I, personally, miss digital services that are important for the individual, which would add value to the national digital services. Digilugu, for example, could be a place where I could easily extend my prescription. Right now, our data are available there, but developers of new services cannot access the data in the health information system. The Information System Authority is developing a consent service solution which one could use to consent to the use of their data by a company, for example. Giving informed consent should be very simple for a person, but privacy and security must definitely be guaranteed. I hope that the consent service will be the next impetus for development for our digital companies.
What do you feel the image of our country is in the field of health to other countries?
The digital state works, and this can be seen outside as well, leaving the wrinkles to be ironed out domestically. Estonia is seen as a great environment to come and develop one’s company. Our different databases (such as genetic data, the health information system) are seen as a very important resource for developing algorithms and solutions. However, our small size may become a limit.

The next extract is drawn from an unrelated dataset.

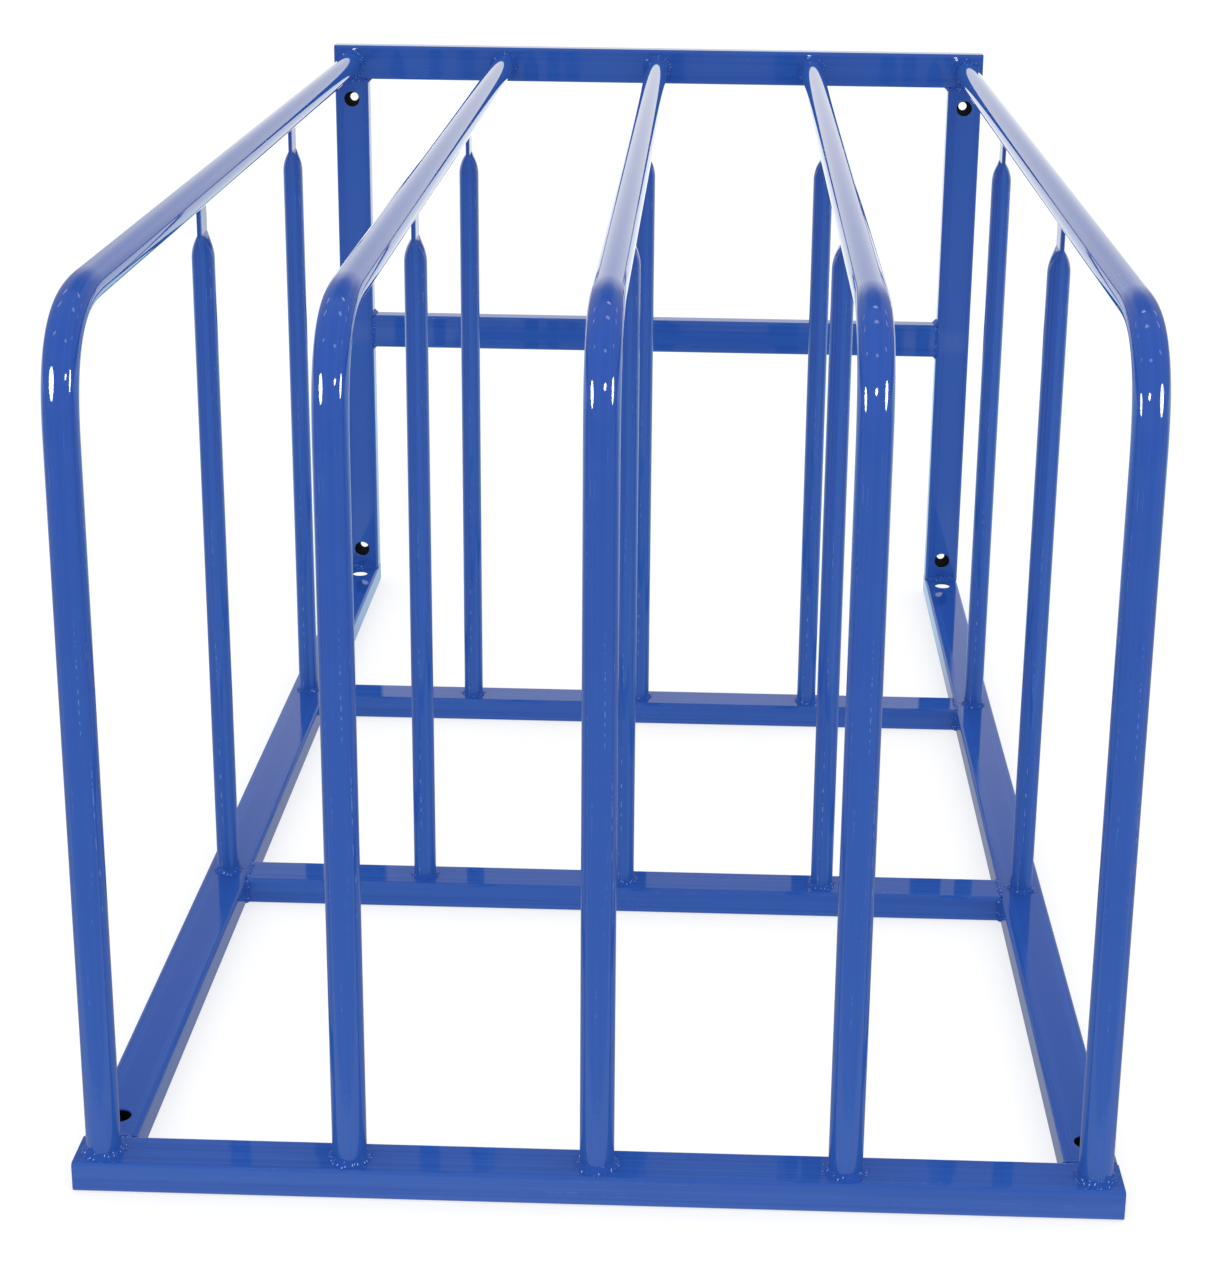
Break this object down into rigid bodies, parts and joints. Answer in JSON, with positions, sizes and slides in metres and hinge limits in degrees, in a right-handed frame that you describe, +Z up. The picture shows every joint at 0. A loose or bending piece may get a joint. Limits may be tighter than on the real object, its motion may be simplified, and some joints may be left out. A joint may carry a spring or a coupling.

What can we expect from this season?
I await a qualitative leap so that we can use people’s genetic data in order for personal medicine to become operational, and this would benefit both public health as well as the health of each individual. I also await the completion of the consent service. The objective of all of these tools could be bringing the person to the centre of health care services. A person must be able to make an informed and secure decision regarding which services it is possible to provide based on their data. At that, they must understand what it means to share their data with third parties – both the opportunities and the dangers.
In the long term, however, I await potential unicorns to appear in the health landscape as well. There are ideas, but the system must become even more supportive in the broader sense. It would be good to set an aim that in three years, for example, we have a list of five potential unicorns and we can create all the conditions for their success.
The Connected Health Cluster led by Tehnopol Science Park is Estonia’s biggest healthcare tech community, uniting health service providers, health tech companies and all other key interest groups in the field. With the help of the cluster, it is possible to carry out national cooperation projects and export health technology solutions to other countries.
The activities of the cluster are co-financed by Enterprise Estonia.